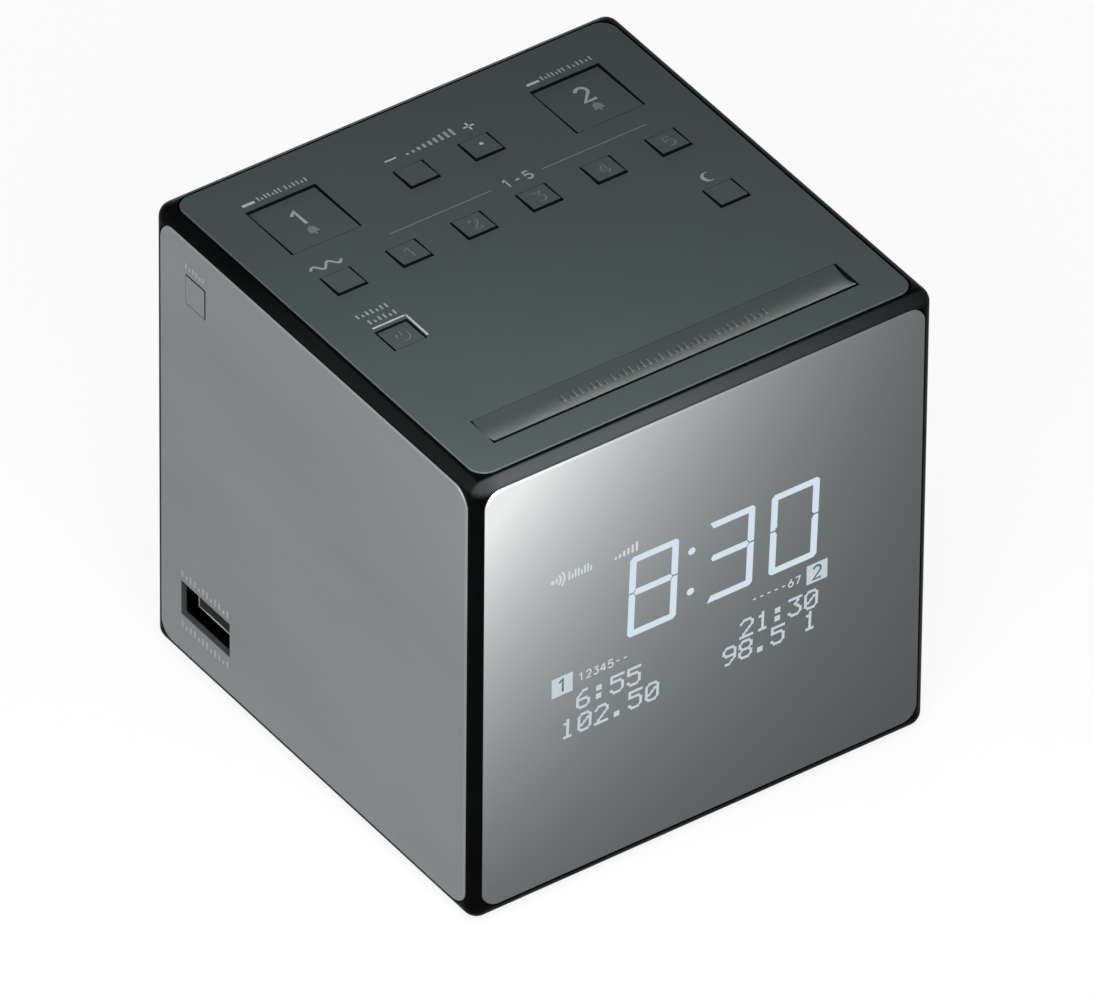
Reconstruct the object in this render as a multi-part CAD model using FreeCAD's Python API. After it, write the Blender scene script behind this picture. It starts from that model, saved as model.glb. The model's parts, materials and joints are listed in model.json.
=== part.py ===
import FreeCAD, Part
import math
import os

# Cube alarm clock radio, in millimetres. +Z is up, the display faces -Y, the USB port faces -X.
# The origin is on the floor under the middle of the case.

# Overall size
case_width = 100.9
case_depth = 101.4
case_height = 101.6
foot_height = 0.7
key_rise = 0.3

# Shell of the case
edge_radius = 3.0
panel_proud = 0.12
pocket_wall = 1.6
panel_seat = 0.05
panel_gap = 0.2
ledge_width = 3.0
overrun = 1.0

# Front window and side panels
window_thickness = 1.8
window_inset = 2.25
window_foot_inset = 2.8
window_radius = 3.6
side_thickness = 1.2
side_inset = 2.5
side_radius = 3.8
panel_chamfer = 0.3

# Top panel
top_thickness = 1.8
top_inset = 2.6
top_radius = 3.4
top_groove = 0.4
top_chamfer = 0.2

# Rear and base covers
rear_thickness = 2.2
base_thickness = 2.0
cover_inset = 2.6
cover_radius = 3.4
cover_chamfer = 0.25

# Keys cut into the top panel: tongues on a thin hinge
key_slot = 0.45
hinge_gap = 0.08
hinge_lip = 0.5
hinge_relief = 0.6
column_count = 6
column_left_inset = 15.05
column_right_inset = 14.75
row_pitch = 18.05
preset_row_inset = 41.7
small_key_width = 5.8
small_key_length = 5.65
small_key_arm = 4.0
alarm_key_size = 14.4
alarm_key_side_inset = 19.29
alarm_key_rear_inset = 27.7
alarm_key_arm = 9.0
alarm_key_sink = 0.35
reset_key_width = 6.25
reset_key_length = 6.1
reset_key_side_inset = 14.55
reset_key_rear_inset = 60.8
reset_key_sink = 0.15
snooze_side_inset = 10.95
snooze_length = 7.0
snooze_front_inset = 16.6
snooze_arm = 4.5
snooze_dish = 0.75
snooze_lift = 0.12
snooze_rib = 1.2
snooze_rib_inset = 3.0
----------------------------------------
_Problem_: Return nothing but the lines from the start of the listing above through the line containing "overrun = 1.0", exactly as given.

_Solved problem_:
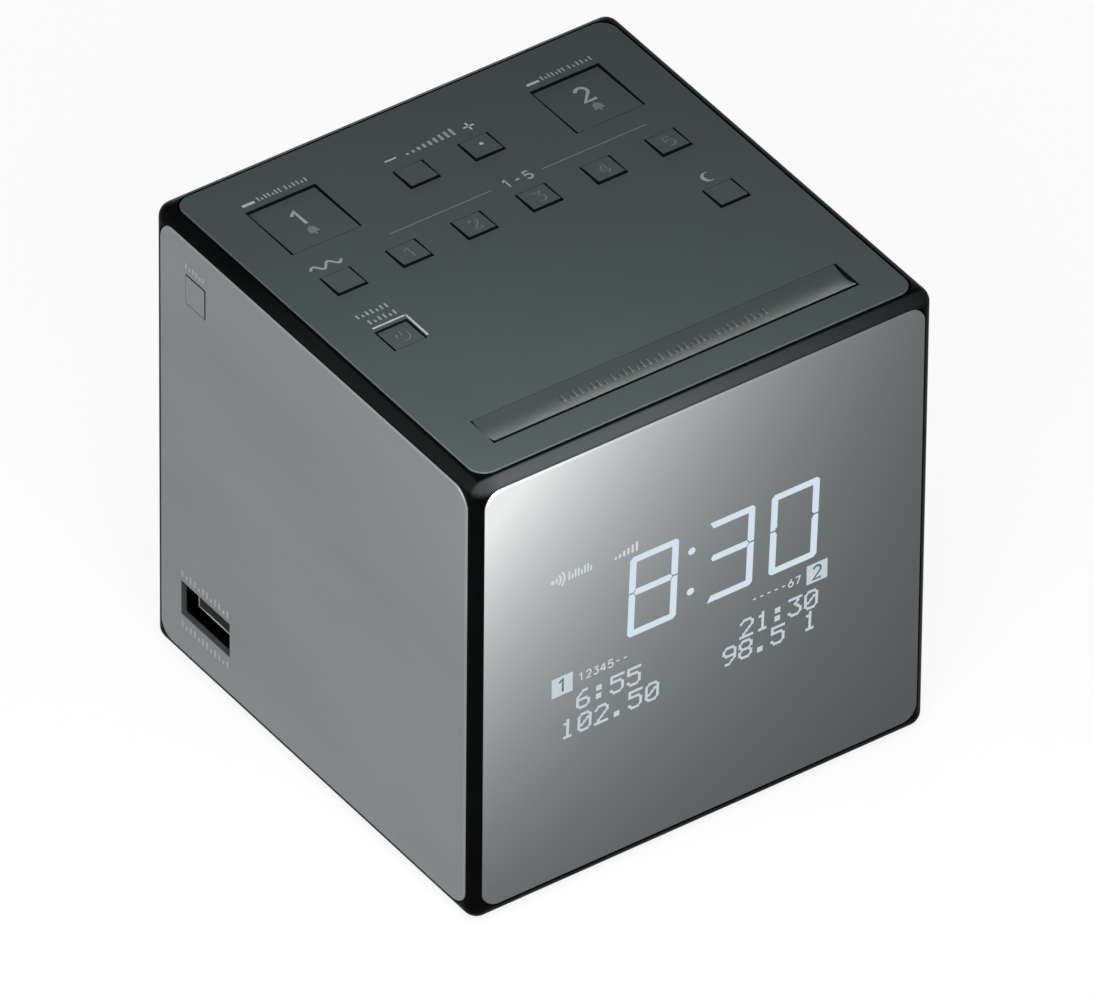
Reconstruct the object in this render as a multi-part CAD model using FreeCAD's Python API. After it, write the Blender scene script behind this picture. It starts from that model, saved as model.glb. The model's parts, materials and joints are listed in model.json.
=== part.py ===
import FreeCAD, Part
import math
import os

# Cube alarm clock radio, in millimetres. +Z is up, the display faces -Y, the USB port faces -X.
# The origin is on the floor under the middle of the case.

# Overall size
case_width = 100.9
case_depth = 101.4
case_height = 101.6
foot_height = 0.7
key_rise = 0.3

# Shell of the case
edge_radius = 3.0
panel_proud = 0.12
pocket_wall = 1.6
panel_seat = 0.05
panel_gap = 0.2
ledge_width = 3.0
overrun = 1.0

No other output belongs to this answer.